21. In Srimathi Lachmana alias Mubraia v. Deputy Director of Consolidation, [1966] R.D. 419 a Division Bench of this court, to which one of us (Jagdish Sahai J.) was a member, held that ' every court or tribunal has inherent jurisdiction apart from statutory jurisdiction to correct any error committed by itself.'

22. In Syed Tuffuzzool Hossein Khan v. Rughoonath Pershad, [1871] 41 M.I.A. 41, 47, 48. it was observed as follows :

''Mr. Eraser appears to have supposed a judge of that court unable to correct his own error, in sending forth, per incuriam, an invalid order which he would not have made if duly informed.

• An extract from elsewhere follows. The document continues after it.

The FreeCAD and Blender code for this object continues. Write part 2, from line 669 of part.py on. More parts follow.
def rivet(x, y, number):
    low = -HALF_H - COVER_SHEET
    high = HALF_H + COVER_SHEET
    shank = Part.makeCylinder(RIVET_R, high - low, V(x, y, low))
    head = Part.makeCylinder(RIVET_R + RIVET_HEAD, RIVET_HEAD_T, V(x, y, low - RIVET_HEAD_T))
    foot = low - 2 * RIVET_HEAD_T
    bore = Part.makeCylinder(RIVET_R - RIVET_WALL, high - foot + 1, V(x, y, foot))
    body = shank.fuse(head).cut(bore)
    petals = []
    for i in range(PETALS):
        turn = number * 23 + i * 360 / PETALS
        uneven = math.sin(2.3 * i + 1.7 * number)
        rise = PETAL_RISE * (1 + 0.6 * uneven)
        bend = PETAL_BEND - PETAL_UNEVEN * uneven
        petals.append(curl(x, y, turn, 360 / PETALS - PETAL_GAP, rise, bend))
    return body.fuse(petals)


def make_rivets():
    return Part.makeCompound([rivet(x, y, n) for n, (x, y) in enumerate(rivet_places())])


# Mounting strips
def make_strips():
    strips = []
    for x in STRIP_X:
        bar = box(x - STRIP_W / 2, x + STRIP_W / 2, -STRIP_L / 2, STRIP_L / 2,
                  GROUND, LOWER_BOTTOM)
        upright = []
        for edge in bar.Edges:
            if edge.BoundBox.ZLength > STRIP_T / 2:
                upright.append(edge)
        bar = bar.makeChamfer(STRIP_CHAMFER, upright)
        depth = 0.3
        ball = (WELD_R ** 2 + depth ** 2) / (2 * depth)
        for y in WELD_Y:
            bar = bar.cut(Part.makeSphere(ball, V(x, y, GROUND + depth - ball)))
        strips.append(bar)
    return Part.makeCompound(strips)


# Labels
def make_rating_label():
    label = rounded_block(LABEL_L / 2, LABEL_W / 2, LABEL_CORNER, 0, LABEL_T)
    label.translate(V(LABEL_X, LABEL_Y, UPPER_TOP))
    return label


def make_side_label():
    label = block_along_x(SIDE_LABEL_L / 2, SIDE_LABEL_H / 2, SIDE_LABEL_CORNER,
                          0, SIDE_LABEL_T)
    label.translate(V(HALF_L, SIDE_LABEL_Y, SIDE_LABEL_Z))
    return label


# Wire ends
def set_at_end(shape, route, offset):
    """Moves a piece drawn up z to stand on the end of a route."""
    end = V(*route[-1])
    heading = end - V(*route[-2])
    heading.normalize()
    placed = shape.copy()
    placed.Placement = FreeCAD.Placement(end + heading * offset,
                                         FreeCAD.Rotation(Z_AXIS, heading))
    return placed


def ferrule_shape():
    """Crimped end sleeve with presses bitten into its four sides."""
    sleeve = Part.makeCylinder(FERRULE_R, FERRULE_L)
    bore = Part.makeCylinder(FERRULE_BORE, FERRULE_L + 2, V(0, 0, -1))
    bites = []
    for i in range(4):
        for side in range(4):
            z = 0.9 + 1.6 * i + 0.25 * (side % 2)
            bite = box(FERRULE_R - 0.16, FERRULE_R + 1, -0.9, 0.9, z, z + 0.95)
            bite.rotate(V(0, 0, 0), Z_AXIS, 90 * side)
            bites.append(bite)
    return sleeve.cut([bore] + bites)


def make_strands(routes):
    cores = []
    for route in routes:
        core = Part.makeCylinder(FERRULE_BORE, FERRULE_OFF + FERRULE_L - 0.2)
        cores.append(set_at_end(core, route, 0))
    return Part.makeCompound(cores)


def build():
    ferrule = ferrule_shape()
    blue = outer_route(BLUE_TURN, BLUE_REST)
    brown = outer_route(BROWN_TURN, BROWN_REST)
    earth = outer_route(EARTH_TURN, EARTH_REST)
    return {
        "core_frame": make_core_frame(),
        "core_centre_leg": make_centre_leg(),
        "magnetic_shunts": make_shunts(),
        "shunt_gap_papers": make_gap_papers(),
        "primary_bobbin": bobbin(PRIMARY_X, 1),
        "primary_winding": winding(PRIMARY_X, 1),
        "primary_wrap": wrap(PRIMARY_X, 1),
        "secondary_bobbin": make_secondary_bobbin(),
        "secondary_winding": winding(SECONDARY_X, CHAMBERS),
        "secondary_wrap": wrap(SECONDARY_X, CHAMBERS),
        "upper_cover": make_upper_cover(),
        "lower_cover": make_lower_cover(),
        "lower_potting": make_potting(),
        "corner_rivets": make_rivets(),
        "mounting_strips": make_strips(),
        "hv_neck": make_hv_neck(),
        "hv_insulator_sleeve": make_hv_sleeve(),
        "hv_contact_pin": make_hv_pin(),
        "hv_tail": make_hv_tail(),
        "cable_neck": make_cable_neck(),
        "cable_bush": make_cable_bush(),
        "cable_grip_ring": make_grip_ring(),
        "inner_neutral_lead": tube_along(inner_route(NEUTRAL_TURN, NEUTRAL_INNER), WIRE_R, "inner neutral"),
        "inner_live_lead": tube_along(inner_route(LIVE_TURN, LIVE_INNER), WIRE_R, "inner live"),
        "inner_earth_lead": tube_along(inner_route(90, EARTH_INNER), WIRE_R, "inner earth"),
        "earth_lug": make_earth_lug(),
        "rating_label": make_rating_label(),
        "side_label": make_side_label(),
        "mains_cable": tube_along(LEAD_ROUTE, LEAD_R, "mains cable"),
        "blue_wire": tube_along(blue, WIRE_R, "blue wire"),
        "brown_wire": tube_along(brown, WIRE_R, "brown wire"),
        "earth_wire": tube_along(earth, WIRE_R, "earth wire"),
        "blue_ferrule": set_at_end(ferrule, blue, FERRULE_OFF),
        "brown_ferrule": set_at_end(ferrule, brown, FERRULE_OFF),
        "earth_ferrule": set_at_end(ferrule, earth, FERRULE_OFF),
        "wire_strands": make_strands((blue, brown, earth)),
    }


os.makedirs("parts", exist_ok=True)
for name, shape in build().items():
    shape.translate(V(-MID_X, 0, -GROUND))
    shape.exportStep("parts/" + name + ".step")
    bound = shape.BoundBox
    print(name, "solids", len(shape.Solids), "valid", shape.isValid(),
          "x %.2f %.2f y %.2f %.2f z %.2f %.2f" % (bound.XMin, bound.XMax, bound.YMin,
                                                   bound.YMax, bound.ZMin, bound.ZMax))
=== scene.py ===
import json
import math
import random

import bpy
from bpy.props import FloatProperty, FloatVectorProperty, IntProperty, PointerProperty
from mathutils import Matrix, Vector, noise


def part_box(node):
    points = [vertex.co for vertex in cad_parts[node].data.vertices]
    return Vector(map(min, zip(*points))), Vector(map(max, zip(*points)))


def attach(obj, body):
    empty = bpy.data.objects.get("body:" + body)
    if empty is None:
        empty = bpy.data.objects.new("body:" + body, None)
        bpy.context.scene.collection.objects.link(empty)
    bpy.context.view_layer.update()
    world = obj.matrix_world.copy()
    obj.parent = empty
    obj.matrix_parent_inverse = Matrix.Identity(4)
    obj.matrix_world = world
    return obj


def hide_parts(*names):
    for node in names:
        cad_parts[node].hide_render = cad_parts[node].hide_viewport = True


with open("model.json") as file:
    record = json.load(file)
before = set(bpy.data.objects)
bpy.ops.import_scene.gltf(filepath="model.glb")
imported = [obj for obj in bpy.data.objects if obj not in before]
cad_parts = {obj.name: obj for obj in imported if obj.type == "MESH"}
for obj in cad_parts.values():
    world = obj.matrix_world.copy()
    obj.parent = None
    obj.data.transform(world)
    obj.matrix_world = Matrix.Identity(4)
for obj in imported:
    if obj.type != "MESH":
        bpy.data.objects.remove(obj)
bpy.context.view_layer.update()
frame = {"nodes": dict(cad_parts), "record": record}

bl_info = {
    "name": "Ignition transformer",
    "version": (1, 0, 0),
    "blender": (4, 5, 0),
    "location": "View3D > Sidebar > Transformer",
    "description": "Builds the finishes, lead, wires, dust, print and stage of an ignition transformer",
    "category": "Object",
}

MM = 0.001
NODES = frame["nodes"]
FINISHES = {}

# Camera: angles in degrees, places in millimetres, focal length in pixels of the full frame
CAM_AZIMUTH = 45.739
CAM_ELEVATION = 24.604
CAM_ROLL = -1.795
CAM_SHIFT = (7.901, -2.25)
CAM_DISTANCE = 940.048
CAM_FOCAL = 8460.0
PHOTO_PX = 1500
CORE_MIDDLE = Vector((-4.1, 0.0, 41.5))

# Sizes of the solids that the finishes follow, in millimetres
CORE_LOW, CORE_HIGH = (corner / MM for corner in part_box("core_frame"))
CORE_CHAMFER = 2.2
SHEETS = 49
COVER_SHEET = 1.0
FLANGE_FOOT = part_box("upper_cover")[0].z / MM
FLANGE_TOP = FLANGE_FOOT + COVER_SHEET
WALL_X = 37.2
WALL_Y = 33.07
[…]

To proceed, so far as the practice of his court will allow him, to recall and cancel an invalid order is not simply permitted to, but is the duty of, a judge, who should always be vigilant not to allow the act of the court itself to do wrong to the suitor. It would be a serious injury to the suitor himself to suffer him to attempt to execute an inoperative order.'

23. It is not necessary to multiply authorities. It appears to us that the law is well settled that a court as a tribunal has inherent jurisdiction to rectify a wrong committed by itself when that wrong causes prejudice to a party for which that party is not responsible.

24. We are not mentioning the authorities on which Mr. Gopal Benari has placed reliance because none of the cases that he has cited are those where the court had to act in order to undo a mischief which had been committed by its own act to the detriment of a party without that party being responsible for it.

25. We are satisfied that the view taken by S. C. Manchanda J. is correct. We, therefore, dismiss this appeal with costs.